Global output of raw sugar will fall short of demand by about 900,000 metric tons in the 12 months from October compared with a glut of 1.4 million tons in 2013-2014, Rabobank said in a quarterly report. While it’s too early to be certain that the market is passing an inflection point, there’s now a trend toward higher prices, albeit a slow one, it said.
The global sugar market has been trading sideways in the past three months, as prices have been confined in a range between USc 16.5/lb and USc 18.5/lb, according to Rabobank’s Sugar Quarterly Q2 2014. Brazil continues to send conflicting signals to the sugar market. While initial cane production estimates of 570 million tonnes and 32.8 million tonnes of sugar remain for the region, this is subject to revisions, depending on how the weather progresses in the coming months after a long dry period.

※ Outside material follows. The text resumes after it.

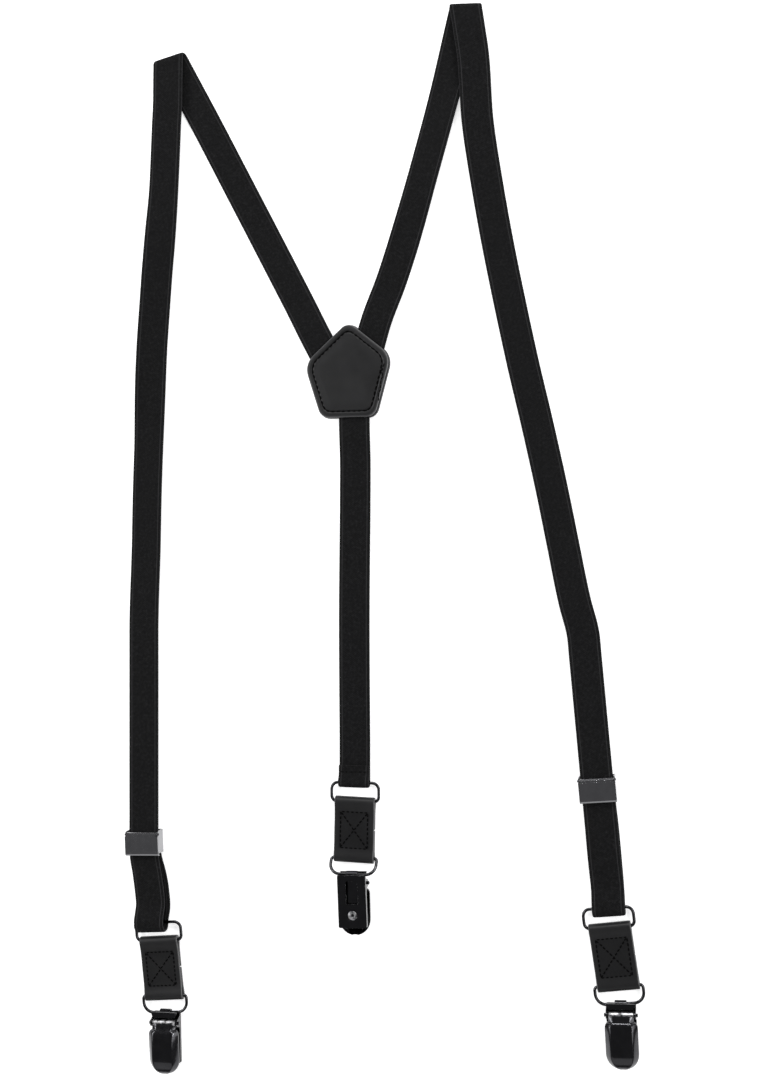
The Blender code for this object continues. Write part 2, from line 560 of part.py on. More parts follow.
for side, s in SIDES.items():
    x = s["axis_foot"][0] - math.tan(math.radians(s["lean"])) * (s["slider"] - s["axis_foot"][1])
    place = placed(x, s["slider"], s["lean"] + s["tilt"])
    hinge = (0, FLAP_B, FLAP_C)
    frame = shape(f"slider_frame_{side}", *prism_c(
        [(-SLIDER_HALF, -SLIDER_LONG), (SLIDER_HALF, -SLIDER_LONG), (SLIDER_HALF, SLIDER_LONG), (-SLIDER_HALF, SLIDER_LONG)],
        0.05, 0.6), place)
    wall = [(-5.5, 0.1), (5.5, 0.1), (5.6, 5.9), (5.2, 6.6), (4.6, 6.85), (-4.4, 6.85), (-5.3, 6.0)]
    for sign, key in ((-1, "a"), (1, "b")):
        low, high = sorted((sign * SLIDER_HALF, sign * (SLIDER_HALF - 0.6)))
        change(frame, shape(f"slider_frame_{side}_wall_{key}", *prism_a(wall, high, low), place, helper=True), "UNION")
    bar = [(-1.5, 2.45), (1.5, 2.45), (1.5, 3.0), (-1.5, 3.0)]
    change(frame, shape(f"slider_frame_{side}_bar", *prism_a(bar, SLIDER_HALF - 0.2), place, helper=True), "UNION")
    hole = prism_a(disc((FLAP_B, FLAP_C), FLAP_PIN_R + 0.15, 16), 10)
    change(frame, shape(f"slider_frame_{side}_hole", *hole, place, helper=True), "DIFFERENCE")
    paint(frame, "slider_nickel")

    # The flap covers the whole front. Its top is rolled round the pin between the walls, and a cam hangs below.
    plate = [(3.2, 7.0), (3.2, 7.6), (-5.4, 7.6), (-6.1, 7.3), (-6.4, 6.6), (-6.4, 5.7), (-5.9, 5.7),
             (-5.85, 6.5), (-5.4, 7.0)]
    flap = shape(f"slider_flap_{side}", *prism_a(plate, SLIDER_HALF), place, hinge)
    neck = [(2.6, 7.05), (2.6, 7.55), (4.1, 7.55), (4.8, 6.9), (4.0, 6.6)]
    change(flap, shape(f"slider_flap_{side}_neck", *prism_a(neck, 7.6), place, helper=True), "UNION")
    roll = prism_a(disc((FLAP_B, FLAP_C), FLAP_BARREL_R, 24), 7.5)
    change(flap, shape(f"slider_flap_{side}_roll", *roll, place, helper=True), "UNION")
    cam = prism_a([(2.6, 5.9), (2.8, 4.95), (3.7, 4.9), (4.2, 5.5)], 6.4)
    change(flap, shape(f"slider_flap_{side}_cam", *cam, place, helper=True), "UNION")
    change(flap, shape(f"slider_flap_{side}_bore", *hole, place, helper=True), "DIFFERENCE")
    paint(flap, "slider_nickel")

    pin = shape(f"slider_pin_{side}", *prism_a(disc((FLAP_B, FLAP_C), FLAP_PIN_R, 16), 9.0), place, hinge)
    paint(pin, "slider_nickel")
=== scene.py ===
"""Y-back suspenders laid down folded over: elastic webbing, a leather yoke and tabs, black-nickel clips."""

import json

import bmesh
import bpy
import numpy as np
from mathutils import Matrix


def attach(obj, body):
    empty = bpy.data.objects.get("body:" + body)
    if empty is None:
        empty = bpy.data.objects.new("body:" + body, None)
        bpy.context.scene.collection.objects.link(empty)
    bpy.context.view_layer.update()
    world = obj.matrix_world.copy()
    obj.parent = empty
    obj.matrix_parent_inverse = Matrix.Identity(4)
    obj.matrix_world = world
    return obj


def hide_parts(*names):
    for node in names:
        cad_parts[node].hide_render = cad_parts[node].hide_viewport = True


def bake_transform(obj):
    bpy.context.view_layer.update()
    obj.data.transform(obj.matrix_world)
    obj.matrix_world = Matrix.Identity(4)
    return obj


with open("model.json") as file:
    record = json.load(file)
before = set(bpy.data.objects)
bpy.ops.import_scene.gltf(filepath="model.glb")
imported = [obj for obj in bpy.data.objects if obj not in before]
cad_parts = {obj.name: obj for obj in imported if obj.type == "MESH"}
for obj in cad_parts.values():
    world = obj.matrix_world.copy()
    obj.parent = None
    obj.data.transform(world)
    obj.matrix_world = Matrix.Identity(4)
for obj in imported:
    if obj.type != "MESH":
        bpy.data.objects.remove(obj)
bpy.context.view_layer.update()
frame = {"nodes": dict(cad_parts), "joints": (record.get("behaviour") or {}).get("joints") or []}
scene = bpy.context.scene


# ---- The view --------------------------------------------------------------------------------------
# The pair is seen from above and a little to its right, twelve degrees off upright, from 0.7 m away.
# The camera is aimed at the bare surface between the two front straps, under the middle of the pair.

laid_at = np.array([0.003727, 0.004301, 0.0])  # the straps' routes below are measured from here
off_upright = np.radians(12.0)
sight = np.array([np.sin(off_upright), 0.0, np.cos(off_upright)])
stand = laid_at + 0.70 * sight

camera = bpy.data.objects.new("camera", bpy.data.cameras.new("camera"))
scene.collection.objects.link(camera)
camera.matrix_world = Matrix([
    [np.cos(off_upright), 0, sight[0], stand[0]],
    [0, 1, 0, stand[1]],
    [-np.sin(off_upright), 0, sight[2], stand[2]],
    [0, 0, 0, 1],
])
camera.data.lens = 49.0
camera.data.clip_start = 0.01
scene.camera = camera


# ---- The surface it lies on, and the light ---------------------------------------------------------
# A plain white board under wide soft boxes on four sides, lit enough to lose its shadows. The room
# overhead is left dim, so that flat metal stays dark, and three narrow strips draw lines on its bends.


def material(name, colour, metallic, roughness):
    """A new material, its node tree and its shader, with the colour, metal and roughness set."""
    made = bpy.data.materials.new(name)
    made.use_nodes = True
    shader = made.node_tree.nodes["Principled BSDF"]
    shader.inputs["Base Color"].default_value = (*colour, 1.0)
    shader.inputs["Metallic"].default_value = metallic
    shader.inputs["Roughness"].default_value = roughness
    made.diffuse_color = (*colour, 1.0)
    return made, made.node_tree, shader


board_white, tree, shader = material("board_white", (0.93, 0.93, 0.93), 0.0, 0.75)
shader.inputs["Emission Color"].default_value = (1, 1, 1, 1)
shader.inputs["Emission Strength"].default_value = 0.62
board_mesh = bpy.data.meshes.new("board")
far = 3.0
board_mesh.from_pydata([(-far, -far, 0), (far, -far, 0), (far, far, 0), (-far, far, 0)], [], [(0, 1, 2, 3)])
board = bpy.data.objects.new("board", board_mesh)
board_mesh.materials.append(board_white)
scene.collection.objects.link(board)

room = bpy.data.worlds.new("room")
room.use_nodes = True
room.node_tree.nodes["Background"].inputs["Color"].default_value = (0.15, 0.15, 0.155, 1)
room.node_tree.nodes["Background"].inputs["Strength"].default_value = 1.0
scene.world = room
scene.view_settings.view_transform = "Standard"

for name, place, wide, tall, watts in (
    ("box_left", (-1.15, 0.15, 0.85), 1.3, 0.9, 7.5),
    ("box_right", (1.20, 0.10, 0.80), 1.3, 0.9, 7.5),
    ("box_head", (0.10, 1.25, 0.85), 1.4, 0.8, 8.5),
    ("box_foot", (-0.10, -1.25, 0.80), 1.4, 0.8, 2.0),
    ("strip_left", (-0.62, 0.10, 0.50), 0.60, 0.025, 1.6),
    ("strip_right", (0.66, 0.05, 0.62), 0.60, 0.025, 1.6),
    ("strip_head", (0.05, 0.72, 0.80), 0.60, 0.025, 2.2),
):
    lamp = bpy.data.objects.new(name, bpy.data.lights.new(name, "AREA"))
    lamp.data.shape = "RECTANGLE"
    lamp.data.size, lamp.data.size_y, lamp.data.energy = wide, tall, watts
    scene.collection.objects.link(lamp)
    away = np.array(place) / np.linalg.norm(place)
    side = np.cross([0, 0, 1], away)
    side /= np.linalg.norm(side)
    top = np.cross(away, side)
    facing = np.stack([side, top, away], 1)
    lamp.matrix_world = Matrix([[*line, at] for line, at in zip(facing, place)] + [[0, 0, 0, 1]])


# ---- Elastic webbing -------------------------------------------------------------------------------
# Every strap is cut from the same black woven elastic, 15 mm wide and 1.4 mm thick, with a fine ribbed
# face and a thin paler line inside each selvedge. The straps start between the patches of the yoke.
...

World sugar production overall is expected to decrease slightly for the second year in a row, suggesting that low prices during the last couple of years may finally be generating a response. Preliminary global production estimates for the 2014/15 (October/September) global balance, suggest a projected deficit of 0.9 million tonnes raw value.
“We are likely to see the market swing back into deficit, mainly because of a reduced production in Center-South Brazil and Thailand, and increasing global consumption,” Tom McNeill, director at Green Pool Commodity Specialists, a Brisbane-based researcher, said in an e-mail today. Brazil and Thailand are the world’s two largest exporters of the sweetener. Also, the El Niño phenomenon, now expected by the end of 2013, will be closely watched.